GREAT EXPECTATIONS: Fox Sports Senior VP/Programming & Research Mike Mulvihill Thursday at SBJ/SBD's Sports Media & Technology conference said, “You’re going to see UFC right out of the gate do a number that is not just competitive with, but better than what you’ve seen from boxing on television over the last five or 10 years. ... Our expectation is that this will be the most-watched fight of any kind in more than five years. Obviously, the platform has a lot to do with that, but it’s the track record of the sport on cable that gives us the confidence to bring it to this bigger platform. I don’t know that we could have done more to promote UFC within the World Series and the NFL. We’re trying to send a message to people that we consider this a mainstream sport. Even if people don’t see it as a mainstream today, we want to use our partnerships with the biggest and most mainstream sports out there to try to establish UFC as something that’s going to be part of our catalogue for a long time to come. Whatever the audience level is, our expectation is that it’s going to be very, very young -- maybe the youngest sport on our air -- and we think there’s a lot of room to grow that demographic” (THE DAILY)
GOING MAINSTREAM: YAHOO SPORTS’ Dan Wetzel wrote Saturday will be “a momentous occasion” and is the latest of White’s “coming-out parties” (SPORTS.YAHOO.com, 11/10). White said there are “millions of people out there that have never seen the UFC that will see it for the first time on Saturday night and I think that the timing is perfect. All the things that we’ve achieved over the last 10 years, it’s time for us to take this next step.” White: “Ten years ago you couldn’t buy this on pay-per-view … and our goal was to get it onto free TV.” White added, “We’ve seen the opportunity to go mainstream now. With this platform, what we do over the next two years, then we’ll be mainstream. We need a couple years on network television.” Meanwhile, White said, “It’s a Fox Sports production, but it’s a UFC event. … When you watch this show, you’re going to feel like you’re watching Fox Sports, but the minute that action starts it’s the UFC.” When asked if UFC is “taking a hit financially to do it on free TV,” White said, “We’re going to get smashed on Saturday. … We’re taking our heavyweight championship off of pay-per-view and putting it on free TV. That’s not a big moneymaker, but what we’re doing is we’re investing in the future of the sport which is something that boxing hasn’t done” (“Jim Rome Is Burning,” ESPN2, 11/10).
NO REGRETS HERE: MMA JUNKIE’s John Morgan noted as “one era begins with the Fox family of networks, another will slowly come to an end as UFC programming is eventually replaced with Bellator Fighting Championships events on Spike TV.” White said, "I'm not saying anything bad about Spike.
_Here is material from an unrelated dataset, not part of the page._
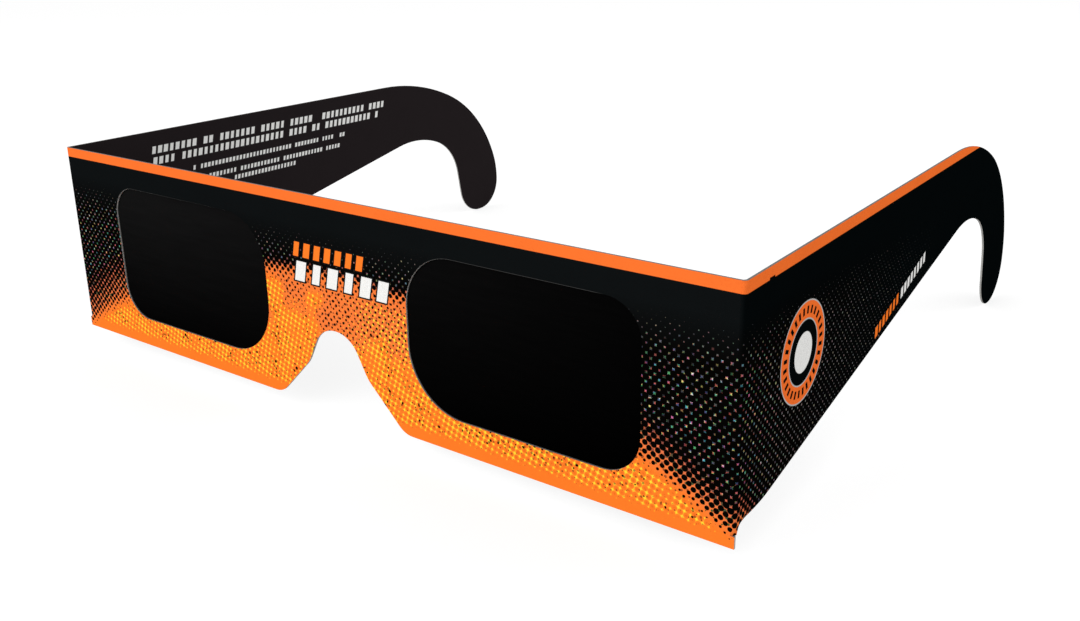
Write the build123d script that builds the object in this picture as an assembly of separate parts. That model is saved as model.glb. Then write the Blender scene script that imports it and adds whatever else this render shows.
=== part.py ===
from build123d import *
import math
import os

# Paper eclipse glasses, in millimetres.
# X runs across the face, with the wearer's left at +X. Y runs back towards the ears. Z is up.
# The origin is midway between the front and the ends of the ear hooks, level with the hook tips.
# The front stands upright between two creases, with both temples folded straight back from it.

# Board and film
board_thickness = 0.4
film_thickness = 0.09
fold_clearance = 0.05

# Front
front_width = 150.0
front_height = 38.3
rear_panel_setback = 1.2
rear_panel_inset = 0.4

# Lens windows
window_nose_margin = 1.7
window_end_margin = 14.9
window_sill_height = 5.7
window_head_height = 5.9
window_nose_top_radius = 9.5
window_nose_bottom_radius = 11.0
window_end_top_radius = 6.0
window_end_bottom_radius = 6.5
film_lap = 3.0
film_corner_radius = 0.6

# Notch over the nose
nose_half_width = 15.0
nose_height = 15.0
nose_top_radius = 5.4
nose_shoulder_radius = 6.0
nose_corner_radius = 4.0
nose_shoulder_shares = (0.473, 0.527)
nose_crown_half_width_share = 0.227

# Glue between the two plies of the front
glue_edge_margin = 1.2
glue_gap = 0.4
glue_corner_radius = 0.5

# Temples
temple_length = 138.5
temple_root_rise = 3.5
temple_root_flat = 8.0
temple_root_blend_radius = 30.0
temple_neck_height = 15.2
crease_end_gap = 0.05
root_curve_length = 2.2
root_curve_height = 1.5
root_curve_radius = 1.2
root_curve_shares = (0.25, 0.8)

# Ear hooks
# A point of the outer edge is a share of the hook's length in from its end, a share of its full
# height down from the top edge, and a corner radius as a share of its length.
hook_length = 34.6
hook_drop = 3.55
hook_tip_width = 15.75
hook_tip_radius = 8.2
hook_neck_radius = 27.8
hook_inner_radius = 13.8
hook_inner_shares = (0.572, 0.495)
hook_outer_shares = (
    (0.968, 0.0, 1.82),
    (0.217, 0.27, 1.07),
    (0.0, 0.705, 0.62),
)

# Worked out from the sizes above
front_stack = 2 * board_thickness + film_thickness
crease_radius = (front_stack + board_thickness + fold_clearance) / 2
crease_inner_radius = crease_radius - board_thickness
half_width = front_width / 2
axis_offset = half_width - crease_radius
front_face_y = -temple_length / 2
film_layer_y = front_face_y + board_thickness
rear_panel_y = film_layer_y + film_thickness
axis_y = front_face_y + crease_radius
rear_panel_end = axis_offset - rear_panel_setback
crease_rise = temple_root_rise - root_curve_height
window_nose_x = nose_half_width + window_nose_margin
window_end_x = half_width - window_end_margin
window_top = front_height - window_head_height


def rounded_face(corners):
    """A flat face inside a closed outline of (x, y, radius) corners, each radius limited by its two sides."""
    points = [Vector(x, y) for x, y, radius in corners]
    count = len(points)
    towards_last = [(points[i - 1] - points[i]).normalized() for i in range(count)]
    towards_next = [(points[(i + 1) % count] - points[i]).normalized() for i in range(count)]
    half_turns = [(180 - towards_last[i].get_angle(towards_next[i])) / 2 for i in range(count)]
    wanted = [corners[i][2] * math.tan(math.radians(half_turns[i])) for i in range(count)]
    trims = list(wanted)
    for i in range(count):
        j = (i + 1) % count
        side = (points[j] - points[i]).length
        both = wanted[i] + wanted[j]
        if both > side:
            trims[i] = min(trims[i], wanted[i] * side / both)
            trims[j] = min(trims[j], wanted[j] * side / both)
    edges = []
    ends = []
    for i in range(count):
        if trims[i] > 0:
            radius = trims[i] / math.tan(math.radians(half_turns[i]))
            inward = (towards_last[i] + towards_next[i]).normalized()
            rise = radius / math.cos(math.radians(half_turns[i])) - radius
            arc_start = points[i] + towards_last[i] * trims[i]
            arc_end = points[i] + towards_next[i] * trims[i]
            edges.append(Edge.make_three_point_arc(arc_start, points[i] + inward * rise, arc_end))
            ends.append((arc_start, arc_end))
        else:
            ends.append((points[i], points[i]))
    for i in range(count):
        line_start = ends[i][1]
        line_end = ends[(i + 1) % count][0]
        if (line_end - line_start).length > crease_end_gap / front_width:
            edges.append(Edge.make_line(line_start, line_end))
    return Face(Wire(Wire.combine(edges)[0].edges()))


def box_corners(left, right, bottom, top, radius):
    """The four corners of an upright rectangle, all rounded alike."""
    return [(left, bottom, radius), (right, bottom, radius), (right, top, radius), (left, top, radius)]


def sheet(face, thickness):
    """A flat sheet of this thickness, raised from the drawing plane."""
    return extrude(face, thickness, dir=(0, 0, 1))


def upright(face, thickness, y):
    """A sheet parallel to the front, with its outer side at y, from a face drawn in x and height."""
    return Pos(0, y + thickness, hook_drop) * (Plane.XZ * sheet(face, thickness))


def other_side(solid):
    """The same piece on the other side of the face."""
    return mirror(solid, about=Plane.YZ)


def nose_edge(inset=0):
    """The corners of the nose notch, from the wearer's right to the left, widened and raised by the inset."""
    shoulder_x = nose_shoulder_shares[0] * nose_half_width
    shoulder_z = nose_shoulder_shares[1] * nose_height
    crown_x = nose_crown_half_width_share * nose_half_width
    left_half = [
        (crown_x + inset, nose_height + inset, nose_top_radius),
        (shoulder_x + inset, shoulder_z + inset, nose_shoulder_radius),
        (nose_half_width + inset, inset, nose_corner_radius),
    ]
    right_half = [(-x, z, radius) for x, z, radius in reversed(left_half)]
    return right_half + left_half


def window_face(side):
    """One lens window: side is 1 for the wearer's left and -1 for the right."""
    return rounded_face([
        (side * window_nose_x, window_sill_height, window_nose_bottom_radius),
        (side * window_end_x, window_sill_height, window_end_bottom_radius),
        (side * window_end_x, window_top, window_end_top_radius),
        (side * window_nose_x, window_top, window_nose_top_radius),
    ])


def ply(outline, y):
    """One ply of the front, with both windows cut through."""
    face = rounded_face(outline) - window_face(1) - window_face(-1)
    return upright(face, board_thickness, y)


def front_panel():
    """The printed outer ply. Below each crease a small tab carries its lower corner out to the full width."""
    tab_top = crease_rise - crease_end_gap
    outline = [
        *nose_edge(),
        (half_width, 0, 0),
        (half_width, tab_top, 0),
        (axis_offset, tab_top, 0),
        (axis_offset, front_height, 0),
        (-axis_offset, front_height, 0),
        (-axis_offset, tab_top, 0),
        (-half_width, tab_top, 0),
        (-half_width, 0, 0),
    ]
    return ply(outline, front_face_y)


def rear_panel():
    """The plain inner ply, cut a little smaller all round, and short of the creases so that a temple folds flat."""
    top = front_height - rear_panel_inset
    outline = [
        *nose_edge(rear_panel_inset),
        (rear_panel_end, rear_panel_inset, 0),
        (rear_panel_end, top, 0),
        (-rear_panel_end, top, 0),
        (-rear_panel_end, rear_panel_inset, 0),
    ]
    return ply(outline, rear_panel_y)


def film_limits():
    """The nose side, outer end, bottom and top of the wearer's left film, lapped all round its window."""
    left = window_nose_x - film_lap
    right = window_end_x + film_lap
    return left, right, window_sill_height - film_lap, window_top + film_lap


def lens_film():
    """The wearer's left filter film."""
    face = rounded_face(box_corners(*film_limits(), film_corner_radius))
    return upright(face, film_thickness, film_layer_y)


def glue(left, right, bottom, top):
    """A rectangle of set glue in the film's layer."""
    face = rounded_face(box_corners(left, right, bottom, top, glue_corner_radius))
    return upright(face, film_thickness, film_layer_y)


def top_glue_strip():
    """The glue line above both films, from end to end."""
    end_x = rear_panel_end - glue_edge_margin
    bottom = film_limits()[3] + glue_gap
    return glue(-end_x, end_x, bottom, front_height - glue_edge_margin)


def bridge_glue_patch():
    """The glue between the two films, above the nose notch."""
    end_x = film_limits()[0] - glue_gap
    top = film_limits()[3]
    return glue(-end_x, end_x, nose_height + glue_edge_margin, top)


def lower_glue_strip():
    """The glue line below the wearer's left film."""
    film_nose, film_end, film_bottom, film_top = film_limits()
    nose_x = nose_half_width + nose_corner_radius / 2
    top = film_bottom - glue_gap
    return glue(nose_x, film_end, glue_edge_margin / 2, top)


def end_glue_strip():
    """The glue between the wearer's left film and the crease."""
    film_nose, film_end, film_bottom, film_top = film_limits()
    return glue(film_end + glue_gap, rear_panel_end - glue_edge_margin, glue_edge_margin / 2, film_top)


def crease():
    """The scored bend at the wearer's left: a quarter turn of board round the fold's axis."""
    corner = math.cos(math.radians(45))
    outer = Edge.make_three_point_arc(
        (0, -crease_radius), (corner * crease_radius, -corner * crease_radius), (crease_radius, 0)
    )
    inner = Edge.make_three_point_arc(
        (crease_inner_radius, 0),
        (corner * crease_inner_radius, -corner * crease_inner_radius),
        (0, -crease_inner_radius),
    )
    temple_end = Edge.make_line((crease_radius, 0), (crease_inner_radius, 0))
    front_end = Edge.make_line((0, -crease_inner_radius), (0, -crease_radius))
    section = Face(Wire([outer, temple_end, inner, front_end]))
    bend = sheet(section, front_height - crease_rise)
    return Pos(axis_offset, axis_y, hook_drop + crease_rise) * bend


def hook_edge():
    """The corners of the ear hook, from the top edge round the tip to the neck, y counted from the front."""
    height = front_height + hook_drop
    outer = [
        (temple_length - inset * hook_length, front_height - drop * height, radius * hook_length)
        for inset, drop, radius in hook_outer_shares
    ]
    tip = [
        (temple_length, -hook_drop, hook_tip_radius),
        (temple_length - hook_tip_width, -hook_drop, hook_tip_radius),
    ]
    inner_inset, inner_drop = hook_inner_shares
    inner = [
        (temple_length - inner_inset * hook_length, front_height - inner_drop * height, hook_inner_radius),
        (temple_length - hook_length, front_height - temple_neck_height, hook_neck_radius),
    ]
    return outer + tip + inner


def temple():
    """The wearer's left temple: it tapers back to a neck and drops in a hook behind the ear."""
    curve_y = crease_radius + root_curve_shares[0] * root_curve_length
    curve_z = crease_rise + root_curve_shares[1] * root_curve_height
    outline = [
        (crease_radius, front_height, 0),
        *hook_edge(),
        (temple_root_flat, temple_root_rise, temple_root_blend_radius),
        (crease_radius + root_curve_length, temple_root_rise, root_curve_radius),
        (curve_y, curve_z, root_curve_radius),
        (crease_radius, crease_rise, 0),
    ]
    board = Plane.YZ * sheet(rounded_face(outline), board_thickness)
    return Pos(half_width - board_thickness, front_face_y, hook_drop) * board


pieces = {
    "front_panel": front_panel(),
    "rear_panel": rear_panel(),
    "top_glue_strip": top_glue_strip(),
    "bridge_glue_patch": bridge_glue_patch(),
}
paired_pieces = {
    "lens_film": lens_film(),
    "lower_glue_strip": lower_glue_strip(),
    "end_glue_strip": end_glue_strip(),
    "crease": crease(),
    "temple": temple(),
}
for name, solid in paired_pieces.items():
    pieces["left_" + name] = solid
    pieces["right_" + name] = other_side(solid)

os.makedirs("parts", exist_ok=True)
for name, solid in pieces.items():
    export_step(solid, f"parts/{name}.step")
    print(name, "volume", round(solid.volume, 2), "mm3")
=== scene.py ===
"""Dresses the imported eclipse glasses, their printed boards, creases, films and glue, in a pale studio."""

import math
from functools import partial

import bmesh
import bpy
from bpy.props import FloatProperty, FloatVectorProperty, IntProperty, PointerProperty
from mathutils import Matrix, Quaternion, Vector, noise


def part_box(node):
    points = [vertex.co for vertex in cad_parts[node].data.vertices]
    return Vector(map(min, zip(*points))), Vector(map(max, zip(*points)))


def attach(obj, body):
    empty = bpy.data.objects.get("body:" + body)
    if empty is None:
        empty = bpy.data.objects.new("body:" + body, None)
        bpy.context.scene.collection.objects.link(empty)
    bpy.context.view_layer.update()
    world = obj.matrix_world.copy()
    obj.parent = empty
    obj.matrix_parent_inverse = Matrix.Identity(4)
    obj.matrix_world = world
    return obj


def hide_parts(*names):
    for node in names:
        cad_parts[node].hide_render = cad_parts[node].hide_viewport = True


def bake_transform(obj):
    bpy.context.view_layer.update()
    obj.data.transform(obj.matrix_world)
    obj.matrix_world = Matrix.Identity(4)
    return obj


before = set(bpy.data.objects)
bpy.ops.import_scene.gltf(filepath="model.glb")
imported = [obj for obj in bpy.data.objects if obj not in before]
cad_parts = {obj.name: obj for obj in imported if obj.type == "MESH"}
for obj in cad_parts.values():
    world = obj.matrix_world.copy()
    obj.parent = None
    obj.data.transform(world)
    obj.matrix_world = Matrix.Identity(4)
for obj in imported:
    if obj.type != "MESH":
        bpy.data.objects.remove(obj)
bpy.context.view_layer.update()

bl_info = {
    "name": "Eclipse glasses",
    "version": (1, 0, 0),
    "blender": (4, 5, 0),
    "location": "3D Viewport > Sidebar > Glasses",
    "description": "Finishes a pair of folding card eclipse glasses and the studio around them",
    "category": "Object",
}

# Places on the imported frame, in metres
MM = 0.001
FRONT_LOW, FRONT_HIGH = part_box("front_panel")
REAR_LOW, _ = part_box("rear_panel")
CREASE_LOW, CREASE_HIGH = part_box("left_crease")
TEMPLE_LOW, TEMPLE_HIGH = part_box("left_temple")
BOARD = FRONT_HIGH.y - FRONT_LOW.y
FOLD_RADIUS = CREASE_HIGH.x - CREASE_LOW.x
FOLD_INNER_RADIUS = FOLD_RADIUS - BOARD
FOLD_STEPS = 24
FOLD_ROWS = 48
SIDES = {"left": 1, "right": -1}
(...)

The guys at Spike didn't make this decision. One of the geniuses further up let the biggest sports franchise in the last 50 years go. And now they're bitter at me about it? I didn't make that decision. They did.” He added, "I think the reality is they never saw this Fox thing coming. They didn't expect that. But I've got nothing bad to say about either (Bellator or Spike TV)" (MMAJUNKIWE.com, 11/9).